The conference attracted representatives from about 44 countries, several UN agencies, ministers from the 10 members of the Association of South-East Asian Nations (ASEAN), the Red Cross movement and at least five non-governmental organizations.

A key issue at the conference was whether Myanmar's reclusive and notoriously paranoid junta would allow greater access to the country and the Irrawaddy delta to foreign aid workers, who have been outraged by the government's restriction on their movements that have been impeding aid supplies to victims of the cyclone.

"Expert and experienced international relief workers, in addition to the medical teams from neighbouring countries, must have unhindered access to the areas hardest hit by the disaster," UN chief Ban said in his opening remarks to the conference.

The conference, co-chaired by UN humanitarian affairs chief John Holmes and ASEAN Secretary General Surin Pitsuwan, hoped to get donor countries to open their chequebooks for ongoing disaster relief and soon-to-be needed reconstruction work in the Irrawaddy, which is Myanmar's traditional rice bowl.

"Some countries like China made new pledges, but most are still waiting to see more details on access, accountability and for a thorough assessment of the damage done," said Hanke Veit, Myanmar director for the European Commission Humanitarian Aid Office (ECHO.)

"But the conference was a success in the sense that it was another step in the right direction," she added. "What's needed now is to see what the new procedures are for granting visas and access to the Irrawaddy."

More than three weeks after the catastrophe, international aid has reached only 25 per cent of the affected people, many of whom have been stranded without access to supplies in remote regions of the Irrawaddy delta.

German Foreign Office State Minister Gernot Erler, who is in Yangon, told dpa that for the first time German aid workers with the Federal Agency for Technical Relief (THW) succeeded in proceeding to the Delta with two water purification machines.

He called this "a real breakthrough." They can produce 120,000 drinkable liters of water a day, and that should be up and running by Sunday evening.

He arrived with a German Army plane with eight tons of goods. Germany has donated 4 million euros so far to aid agencies for Myanmar and was willing to give more aid, he said, but he was waiting for a needs assessment.

Myanmar's ruling junta has come under harsh international criticism for failing to facilitate a multimillion-dollar disaster relief effort for their own people by slowing logistics and preventing foreign workers from entering the country or the delta.

The conference was also a diplomatic test for ASEAN, which has set up a task force to ease the implementation of the aid flow with Myanmar's paranoid generals.
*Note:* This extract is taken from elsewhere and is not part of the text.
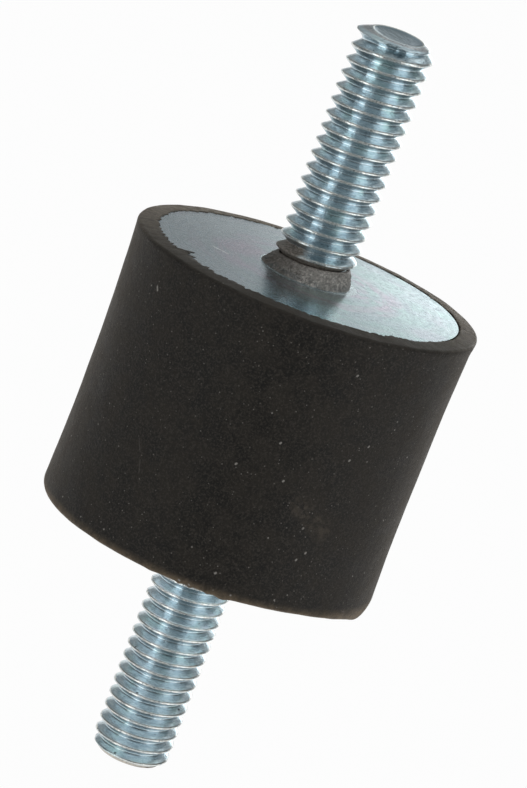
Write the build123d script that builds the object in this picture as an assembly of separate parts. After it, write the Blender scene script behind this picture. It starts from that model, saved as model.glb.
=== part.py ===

Myanmar joined ASEAN in 1997.

"ASEAN is providing the diplomatic architecture," said Surin at a recent press conference. "What we bring to the table is a degree of confidence, a degree of comfort."

ASEAN has set up a "core working group" of nine members, with three from ASEAN, three from the UN and three from the Myanmar government that will take responsibility for coordinating the relief effort hereafter.